No, no.  So instead you say, he cooperated.  He helped the police.  He gave them good information on other criminals.  He became indispensable to our efforts to battle organized crime.  I can't show you an exact case in which he actually provided useful testimony in court, but I can assure you, blah, blah, blah.... 

I had to read this twice to believe it.  It's from Wikipedia:

Due to the efforts of Rudolph W. Giuliani and others he was released from prison in August, 1998 as a reward for his cooperation.

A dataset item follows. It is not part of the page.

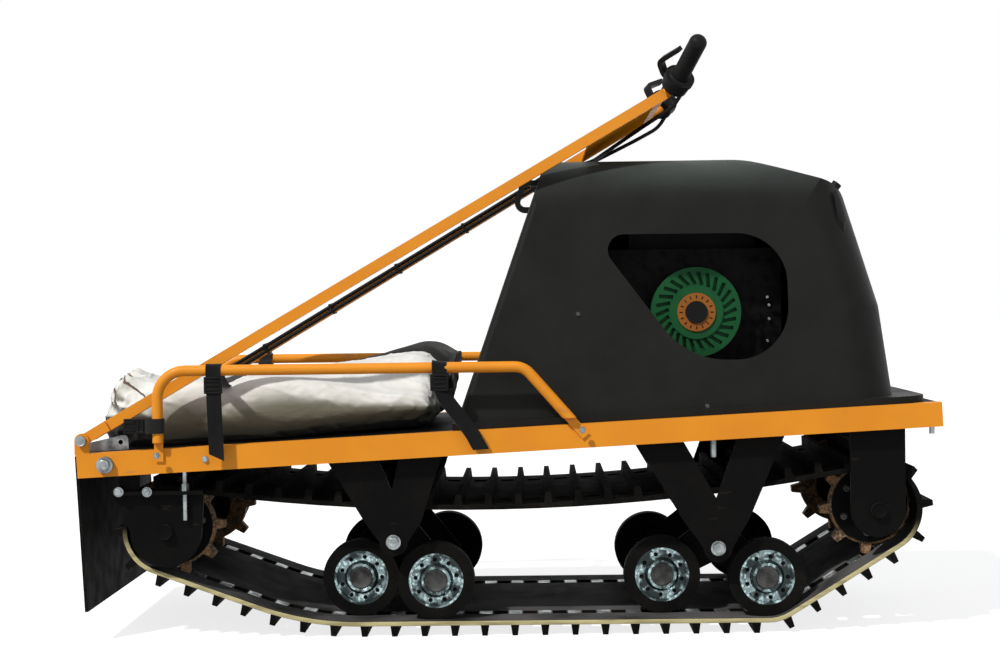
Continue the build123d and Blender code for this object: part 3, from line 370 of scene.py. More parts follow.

Then I realized-- wait, wait-- this is after all the real Rudy Giuliani, not the mythical Giuliani of his own imagination.  In real life, Republican Giuliani is just helping out another corporate profiteer, a man much like himself, who benefits through the sufferings of others, the others who actually fight in Viet Nam, or work in a factory, or face criminals on the streets!

If you asked Nicky Barnes or Frank Lucas about Giuliani, they would tell you that he was a great guy, a straight talker, and an honest cop.  Okay-- you have two very, very serious criminals tell you that Giuliani is a great cop to them.  Okay.  Don't raise any suspicions?  But then you have Giuliani telling us that Barnes and Lucas are good guys now.  Everything's okay.